• DESCRIPTION OF THE TASK
Filter the data for lines with the word "materials", then copy every line so identified.

• SUPPLIED INFORMATION
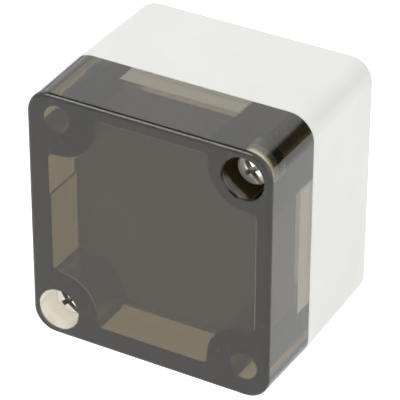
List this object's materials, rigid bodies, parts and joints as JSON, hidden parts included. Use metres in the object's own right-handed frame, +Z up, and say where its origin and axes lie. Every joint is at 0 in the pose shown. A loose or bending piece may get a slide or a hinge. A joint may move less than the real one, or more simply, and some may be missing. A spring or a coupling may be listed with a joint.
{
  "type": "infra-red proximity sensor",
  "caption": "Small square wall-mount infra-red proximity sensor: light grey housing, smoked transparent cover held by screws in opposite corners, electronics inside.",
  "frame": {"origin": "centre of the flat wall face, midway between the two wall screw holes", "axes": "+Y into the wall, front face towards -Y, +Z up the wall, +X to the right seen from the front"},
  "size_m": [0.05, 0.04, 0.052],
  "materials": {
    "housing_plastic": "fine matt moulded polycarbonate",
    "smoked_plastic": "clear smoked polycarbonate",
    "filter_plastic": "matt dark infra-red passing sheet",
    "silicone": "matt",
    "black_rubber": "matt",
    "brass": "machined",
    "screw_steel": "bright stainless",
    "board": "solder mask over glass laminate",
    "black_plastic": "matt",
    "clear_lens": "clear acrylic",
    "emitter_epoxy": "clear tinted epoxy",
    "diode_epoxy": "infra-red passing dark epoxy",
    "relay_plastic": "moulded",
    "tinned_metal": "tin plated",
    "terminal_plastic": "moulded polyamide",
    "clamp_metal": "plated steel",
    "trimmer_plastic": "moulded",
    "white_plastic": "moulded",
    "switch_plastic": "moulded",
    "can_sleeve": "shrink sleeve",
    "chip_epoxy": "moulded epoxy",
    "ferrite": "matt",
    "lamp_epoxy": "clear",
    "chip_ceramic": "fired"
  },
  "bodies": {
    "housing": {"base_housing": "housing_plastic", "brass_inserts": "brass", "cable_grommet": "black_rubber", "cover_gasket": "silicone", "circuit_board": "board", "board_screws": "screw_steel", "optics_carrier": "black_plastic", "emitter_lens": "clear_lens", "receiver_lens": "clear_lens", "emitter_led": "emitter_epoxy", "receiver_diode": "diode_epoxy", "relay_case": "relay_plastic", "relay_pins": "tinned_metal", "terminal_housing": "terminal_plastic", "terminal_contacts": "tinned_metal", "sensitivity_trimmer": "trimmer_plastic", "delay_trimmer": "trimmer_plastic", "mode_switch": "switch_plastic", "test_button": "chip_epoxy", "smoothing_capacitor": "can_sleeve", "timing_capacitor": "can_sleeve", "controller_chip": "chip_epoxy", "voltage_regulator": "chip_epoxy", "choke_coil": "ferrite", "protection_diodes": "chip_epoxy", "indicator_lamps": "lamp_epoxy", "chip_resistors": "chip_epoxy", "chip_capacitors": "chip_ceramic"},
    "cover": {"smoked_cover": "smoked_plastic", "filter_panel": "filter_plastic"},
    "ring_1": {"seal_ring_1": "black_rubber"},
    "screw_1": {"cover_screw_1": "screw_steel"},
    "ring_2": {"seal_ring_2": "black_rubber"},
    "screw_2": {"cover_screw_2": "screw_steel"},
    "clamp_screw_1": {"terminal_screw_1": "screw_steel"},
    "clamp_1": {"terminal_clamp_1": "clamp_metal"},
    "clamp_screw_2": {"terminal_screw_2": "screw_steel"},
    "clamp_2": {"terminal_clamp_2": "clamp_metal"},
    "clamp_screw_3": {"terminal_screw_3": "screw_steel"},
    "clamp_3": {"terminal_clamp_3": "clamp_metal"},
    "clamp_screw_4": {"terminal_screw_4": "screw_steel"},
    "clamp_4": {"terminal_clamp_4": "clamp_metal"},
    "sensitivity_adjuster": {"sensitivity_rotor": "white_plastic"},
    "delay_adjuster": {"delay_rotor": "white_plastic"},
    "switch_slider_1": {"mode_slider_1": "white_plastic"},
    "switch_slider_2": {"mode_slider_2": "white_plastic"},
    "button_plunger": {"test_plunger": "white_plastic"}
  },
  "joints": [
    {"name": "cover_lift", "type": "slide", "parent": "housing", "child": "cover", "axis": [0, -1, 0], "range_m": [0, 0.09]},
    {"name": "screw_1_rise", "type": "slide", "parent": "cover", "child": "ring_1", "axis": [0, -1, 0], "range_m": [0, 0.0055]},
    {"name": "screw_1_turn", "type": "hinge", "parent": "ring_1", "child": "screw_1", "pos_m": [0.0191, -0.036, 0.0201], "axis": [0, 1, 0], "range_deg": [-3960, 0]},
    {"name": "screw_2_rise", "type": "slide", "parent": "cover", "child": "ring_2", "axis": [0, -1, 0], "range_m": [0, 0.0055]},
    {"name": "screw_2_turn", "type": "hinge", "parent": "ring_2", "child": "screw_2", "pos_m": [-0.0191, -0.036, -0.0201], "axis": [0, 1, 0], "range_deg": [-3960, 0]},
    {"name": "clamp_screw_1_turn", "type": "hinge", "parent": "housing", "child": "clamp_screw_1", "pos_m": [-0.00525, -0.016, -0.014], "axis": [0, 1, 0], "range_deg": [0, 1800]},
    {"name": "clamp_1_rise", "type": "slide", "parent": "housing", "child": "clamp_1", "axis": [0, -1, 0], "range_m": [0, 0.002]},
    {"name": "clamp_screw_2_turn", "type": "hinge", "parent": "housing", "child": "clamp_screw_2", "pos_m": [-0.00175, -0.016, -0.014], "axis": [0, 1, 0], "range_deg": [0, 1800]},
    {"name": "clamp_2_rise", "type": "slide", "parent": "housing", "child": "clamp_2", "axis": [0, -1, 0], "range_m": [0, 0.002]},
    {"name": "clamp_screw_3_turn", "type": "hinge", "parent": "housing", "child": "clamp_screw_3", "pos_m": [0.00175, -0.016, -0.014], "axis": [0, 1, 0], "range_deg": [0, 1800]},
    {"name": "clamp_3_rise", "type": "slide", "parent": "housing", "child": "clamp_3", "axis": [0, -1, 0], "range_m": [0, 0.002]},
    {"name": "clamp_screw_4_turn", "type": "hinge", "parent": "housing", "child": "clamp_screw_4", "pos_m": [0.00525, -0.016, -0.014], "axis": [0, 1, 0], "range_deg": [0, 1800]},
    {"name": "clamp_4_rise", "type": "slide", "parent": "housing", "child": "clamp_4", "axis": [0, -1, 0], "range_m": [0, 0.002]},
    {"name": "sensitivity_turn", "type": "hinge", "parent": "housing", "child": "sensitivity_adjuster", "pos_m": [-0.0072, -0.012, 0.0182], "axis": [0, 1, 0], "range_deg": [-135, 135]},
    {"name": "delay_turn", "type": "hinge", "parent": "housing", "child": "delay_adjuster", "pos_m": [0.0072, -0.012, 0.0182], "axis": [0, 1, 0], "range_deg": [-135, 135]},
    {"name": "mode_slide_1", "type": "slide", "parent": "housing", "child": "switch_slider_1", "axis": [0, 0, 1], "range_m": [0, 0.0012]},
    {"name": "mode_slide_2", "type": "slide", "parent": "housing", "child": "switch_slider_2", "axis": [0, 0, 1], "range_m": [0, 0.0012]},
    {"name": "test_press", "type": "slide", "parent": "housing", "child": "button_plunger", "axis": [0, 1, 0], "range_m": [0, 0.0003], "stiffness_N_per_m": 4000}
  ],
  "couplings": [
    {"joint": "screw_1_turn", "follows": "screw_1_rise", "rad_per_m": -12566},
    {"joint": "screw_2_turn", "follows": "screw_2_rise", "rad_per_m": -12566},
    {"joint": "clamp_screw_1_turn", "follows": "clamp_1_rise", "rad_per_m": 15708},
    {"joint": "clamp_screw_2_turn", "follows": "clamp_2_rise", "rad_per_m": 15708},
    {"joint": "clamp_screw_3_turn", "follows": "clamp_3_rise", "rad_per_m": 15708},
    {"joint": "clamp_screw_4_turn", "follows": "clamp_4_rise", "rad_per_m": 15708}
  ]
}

• WRITTEN ANSWER
List this object's materials, rigid bodies, parts and joints as JSON, hidden parts included. Use metres in the object's own right-handed frame, +Z up, and say where its origin and axes lie. Every joint is at 0 in the pose shown. A loose or bending piece may get a slide or a hinge. A joint may move less than the real one, or more simply, and some may be missing. A spring or a coupling may be listed with a joint.
  "materials": {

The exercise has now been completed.